And now for something a little different from novelist David Mitchell, a short story titled “Earth calling Taylor”. You can read it online at FT.com. FT.com is the online version of the Financial Times, so it’s not surprising that Ryan Taylor, the protagonist of the story, works in the finance industry. The story starts with Ryan waiting to hear whether he has received the promotion to portfolio manager that he’s expecting.
The scene then shifts to a hospital, where Ryan joins his mother and step-siblings to visit his father who is recovering from a fall. It seems to be a happy and supportive family – they are sitting around the bed, squabbling with the father, who is clearly “on the mend”, over a game of Scrabble. His brother, Jason, is (“only”, says Ryan) a speech therapist and his sister is a successful lawyer in human rights areas, while Ryan, as we know, works at the more self-centred, self-serving end of the occupation spectrum.
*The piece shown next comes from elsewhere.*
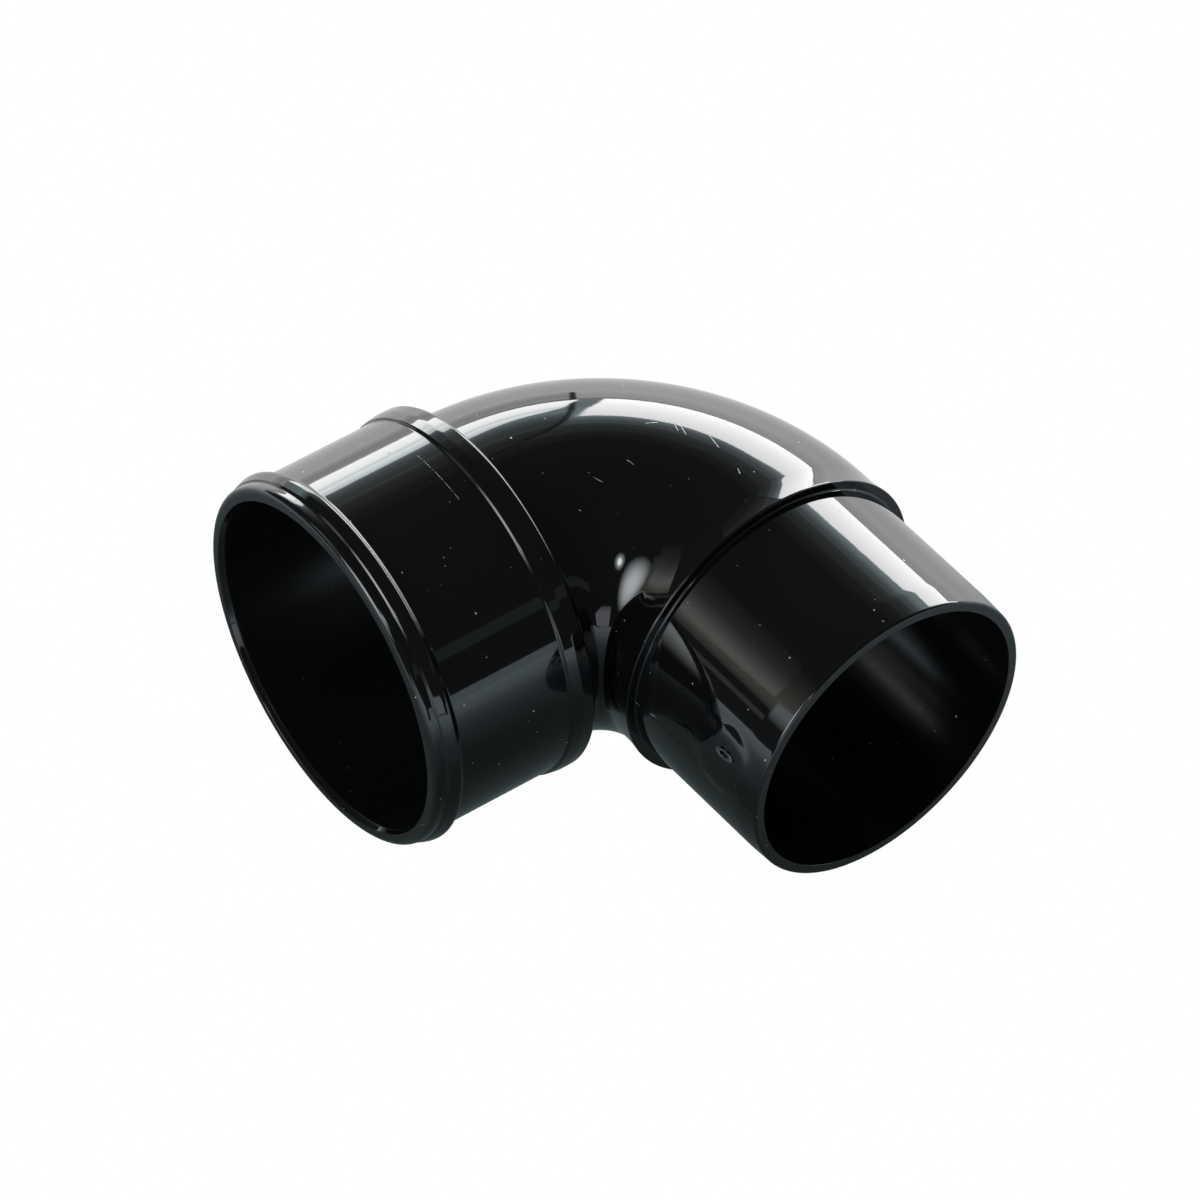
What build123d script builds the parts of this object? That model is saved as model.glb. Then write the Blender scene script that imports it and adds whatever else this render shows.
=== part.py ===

And, he’s edgy, so he leaves them, on a flimsy excuse, to go check for messages on his Blackberry. He’s not a very appealing character – he blatantly and unrepentantly fantasises about a nurse in the lift, he wishes for a little cocaine to settle himself down while swigging some hard liquor from his hip flask, he jumps to the wrong (read, negative) conclusions about people, he throws a tantrum when the expected message doesn’t arrive, and so on.
Running through the main narrative are intonations by his boss Calvin Hathaway on such subjects as “wanting” (in an uber-capitalist meaning of the word) and a little third person, somewhat mock-heroic, tale in which Ryan stars as himself:
The crowd went wild. King Ryan is anointed.
Rather puerile, eh? When he reads his Blackberry messages and, with only one to go, still hasn’t received the hoped-for message, he thinks “suddenly I’m down to my last life”. An appropriate pop culture allusion that mocks his intensity.
Fortunately, our Ryan is not all bad. Set against his comparatively minor concerns are some characters with real miseries in their lives, providing a nice contrast with his petulance over the “will-I-won’t-I” promotion problem. And, he shows that he can in fact evince some empathy for others, such as for an old, sick woman in hospital. “I’ll be her, one day” he thinks, and responds kindly to her. However, when she calls him “a very kind young man”, he thinks that that’s not an “accusation” he hears at his workplace.
The resolution, though formally open-ended, is somewhat predictable and yet, due to the various undercurrents Mitchell has injected into the story, you want to keep thinking after you’ve finished reading. By rounding out Ryan just a little, Mitchell encourages us to feel some sympathy for him at the end, even though we think that his values are rather skewed.
The irony is that the story takes place on New Year’s Eve – but, we wonder, will Ryan make the most of his new start (whatever that turns out to be)?